Quanto ao seu método, este parece ser o mesmo que inspira os grandes actores, ou seja, o da diluição da identidade em espelhos segundo a lei de Stchepkine “Pouco importa se a representação é boa ou má. O importante é que seja autêntica!”.*2
Já lá vai o tempo em que o conservadorismo oprimia a modernidade e em que o fanatismo se opunha ao progresso. Para uma ‘Amelie’, ambos os lados têm o seu interesse estético, portanto ambos podem ser vividos como ‘momento’.
Na cabeça destas queridas (e destes queridos) Che-Guevara convive amistosamente com o Capitalismo Americano, tal como Salazar com Mário Soares, Lefebvre com Leonardo Boff e assim por diante…

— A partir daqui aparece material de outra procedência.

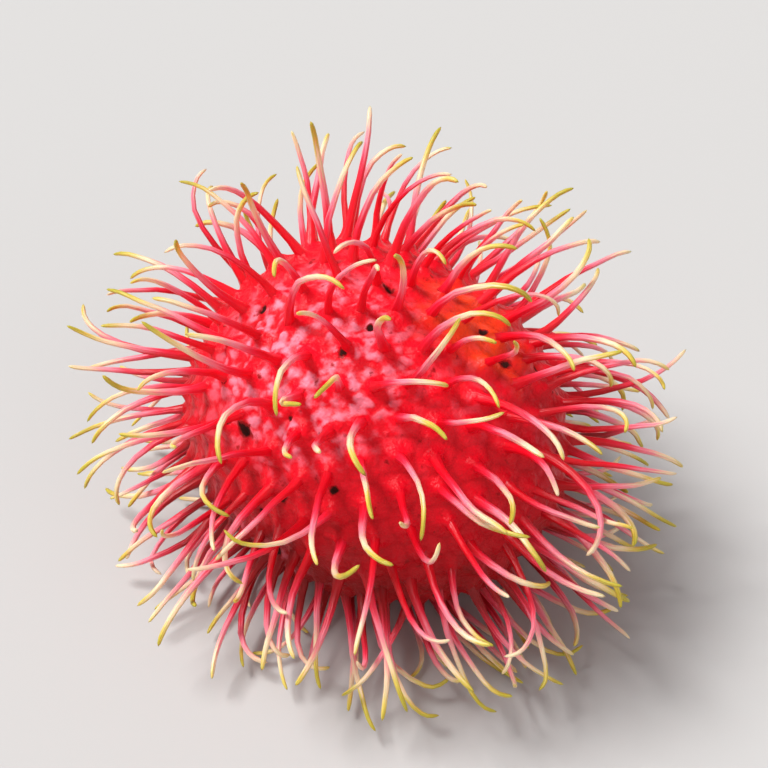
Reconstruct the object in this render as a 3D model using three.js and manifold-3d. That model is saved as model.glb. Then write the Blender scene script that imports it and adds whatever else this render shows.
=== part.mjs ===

Ora, por mais estranho que pareça, estas (e estes) jovens não se estão nas tintas para a cultura nem são necessariamente idiotas. Pelo contrário, estudaram, viajaram e são bastante mais sofisticados que os seus pais, para além de se caracterizarem pela sua natural curiosidade. Deste modo, ao estar a par de todos estes assuntos o que faz uma 'Amelie'?
… Uma 'Amelie' torna-se revolucionária pela manhã e faz-se uma executiva de excelência no seu part-time da tarde…

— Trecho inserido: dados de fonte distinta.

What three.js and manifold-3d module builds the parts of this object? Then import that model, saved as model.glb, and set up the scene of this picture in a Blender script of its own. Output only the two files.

… Ao fim-de-semana, Amelie vibra de alegria numa excursão ao Vimieiro com ex-Pides e, de regresso, passa pela Freguesia das Cortes para visitar a Casa-Museu da Fundação Soares…
… Noutra ocasião, ela sente-se invadida por ondas energéticas e espirituais, enquanto repara nos vitrais de um mosteiro do rito de S. Pio V; entretanto, pela noite, corresponde-se com adeptos da Teologia da Libertação no Site do Movimento dos Sem-Terra…

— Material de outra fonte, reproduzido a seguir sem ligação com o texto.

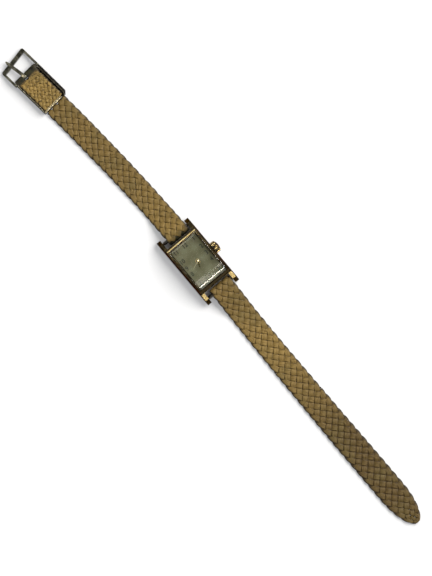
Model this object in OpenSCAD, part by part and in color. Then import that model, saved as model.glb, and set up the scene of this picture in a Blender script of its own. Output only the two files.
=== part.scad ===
/* [Case] */
// Width of the case middle, without the crown
case_w = 15; // [14.6:0.1:16]
// Length of the case body, without the lugs
case_body_l = 21.1; // [20.7:0.1:22.3]
// Distance from lug tip to lug tip along the strap
lug_to_lug = 29.8; // [29.2:0.1:31]
// Gap between a pair of lugs
lug_gap = 11.6; // [11.2:0.1:12]
// Thickness of the snap-on case back
back_t = 0.4; // [0.35:0.05:0.6]
// Height of the bezel above the case middle
bezel_h = 1.1; // [0.9:0.05:1.3]
// Width of the bezel's bright frame on its long sides
bezel_frame = 0.65; // [0.5:0.05:0.8]
// Height of one step between the bezel and the case ends
end_step = 0.3; // [0.2:0.05:0.4]

/* [Crystal and dial] */
// Width of the crystal
crystal_w = 12.6; // [12.4:0.1:12.9]
// Length of the crystal
crystal_l = 18.8; // [18.4:0.1:19]
// Height of the crystal's rim above its seat
crystal_rim_h = 0.9; // [0.7:0.1:1.2]
// Rise of the crystal's arch over its length
crystal_rise = 1.15; // [0.8:0.05:1.5]
// Wall of the crystal
crystal_t = 0.8; // [0.6:0.1:1]
// Thickness of the dial
dial_t = 0.25; // [0.2:0.05:0.35]
// Length of the minute hand from its axis
minute_hand_l = 4; // [3.4:0.1:4.6]
// Length of the hour hand from its axis
hour_hand_l = 3; // [2.4:0.1:3.3]
// Angle of the minute hand, clockwise from twelve
minute_hand_at = 249; // [0:1:359]
// Angle of the hour hand, clockwise from twelve
hour_hand_at = 200.75; // [0:0.25:359]

/* [Crown and stem] */
// Diameter of the crown
crown_d = 4.5; // [4:0.1:4.7]
// Length of the crown, from its inner face to the top of its dome
crown_l = 2.25; // [2:0.05:2.6]
// Gap between the crown and the case
crown_gap = 0.08; // [0.05:0.01:0.15]
// Diameter of the winding stem
stem_d = 0.84; // [0.7:0.02:0.9]
// Travel of the crown when it is pulled
crown_pull = 0.4; // [0.3:0.05:0.4]

/* [Movement] */
// Width of the mainplate
plate_w = 12.5; // [12.3:0.05:12.6]
// Length of the mainplate
plate_l = 17.7; // [17.5:0.05:17.8]
// Thickness of the mainplate
plate_t = 0.8; // [0.7:0.05:0.95]
// Thickness of the bridges
bridge_t = 0.65; // [0.6:0.05:0.75]
// Height of the space between the bridges and the mainplate
train_space = 1.45; // [1.4:0.05:1.6]
// Height of the space between the mainplate and the dial
motion_space = 0.55; // [0.5:0.05:0.7]
// Thickness of the ratchet wheel and the crown wheel
keyless_t = 0.3; // [0.2:0.02:0.34]
// Thickness of the thin train wheels
wheel_t = 0.15; // [0.1:0.01:0.18]
// Outer diameter of a bearing jewel
jewel_d = 0.8; // [0.7:0.05:0.9]
// Diameter of a wheel's pivot
pivot_d = 0.2; // [0.16:0.02:0.26]
// Diameter of a bridge screw's shank
screw_d = 0.44; // [0.36:0.02:0.5]
// Diameter of the balance wheel
balance_d = 5.5; // [4.8:0.1:5.5]

/* [Spring bars] */
// Diameter of a spring bar's tube
bar_tube_d = 1.4; // [1.3:0.05:1.5]
// Diameter of a spring bar's nose
bar_nose_d = 0.76; // [0.6:0.02:0.8]
// How far a nose reaches into its lug
bar_nose_in = 0.7; // [0.5:0.05:0.8]
// Height of a spring bar's axis
bar_z = 2.6; // [2.55:0.05:2.75]
// Distance of a spring bar's axis from the lug tips
bar_inset = 1.9; // [1.8:0.05:2]
// Clearance between the strap's loops and the ends of the case
loop_gap = 0.4; // [0.3:0.05:0.45]

/* [Strap] */
// Thickness of the plaited strap
strap_t = 1.5; // [1.4:0.05:1.6]
// Thickness of the plait where it turns round a spring bar
loop_t = 1.25; // [1.1:0.05:1.35]
// Width of the strap between the lugs
strap_w = 9.6; // [9:0.1:9.8]
// Width of the tail half near its tip
tail_w = 10.9; // [10.4:0.1:11.2]
// Sideways shift of the strap in the lugs, towards the crown
strap_shift = 0.7; // [0.4:0.05:0.7]
// Length of the strap's stretch from a spring bar to its first bend
first_l = 15; // [14.5:0.1:16]
// Length of one flexing stretch of the strap
stretch_l = 15; // [14:0.1:16]
// Length of the last stretch of the tail, with the rounded tip
tip_l = 23; // [22:0.1:26]
// Length over which the tip is rounded
tip_round = 14.6; // [12:0.1:16]
// Length over which the strap comes down from a spring bar, on its upper face
fall_l = 13; // [12:0.5:14]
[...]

… Tudo é giro… tudo é querido… e, ao fim de um mês, Amelie conheceu uma data de gente de diferentes sensibilidades e de diferentes lugares… é extraordinário…
... então, suspirando de alegria, ela aponta para o mapa e recorda os sítios onde esteve e as pessoas que lá vivem:
- Estes estão aqui, aqueles estão ali e aqueloutros acolá…
… Eis que o Isento pergunta:
… E ‘Amelie’?... Onde está ‘Amelie’?!...
… Mas o que é que isso interessa?... ela é uma ‘querida’… e ‘anda por aí’…
*1
Claro está que o relativismo começa nos sofistas, passa pelos cínicos e cépticos da filosofia helénica tardia, renasce com o aparecimento do idealismo moderno, ganha novo fôlego com o fim da noção de sistema em Nietzsche e Kierkegaard, dá a sua machadada final com o pensamento heideggeriano (e o surgimento da pós-modernidade) e atinge a sua dimensão Hollywood, chegando às massas, pela difusão do pragmatismo americano.(Sim, a sua versão actual é mais americana que europeia. A prova disso está na noção de ‘eficiência’ promovida pelas empresas privadas, pois esta não permite grande flexibilidade)
No entanto, essa tão apregoado conceito, só agora está a ser posto em prática. E quem o pratica autenticamente são os jovens de hoje! Estes não precisaram de chegar à conclusão de que tudo é relativo, pois já nasceram numa realidade nova em que esta concepção é a única Verdade Absoluta a que têm acesso (e talvez nem estejam cientes disso). Assim, o fenómeno Amelie traduz a derradeira vitória do fanatismo relativista assumido, não como posição intelectual ou ética, mas como atitude vital.
*2 A representação tal como hoje em dia a concebemos caracteriza-se por esta autenticidade a partir da questão de Stanislavsky – ‘e se eu fosse x?’. As divergências encontram-se mais ao nível da consciência (ou não) dos actos, assim como do controle (ou descontrole) do actor sobre a personagem.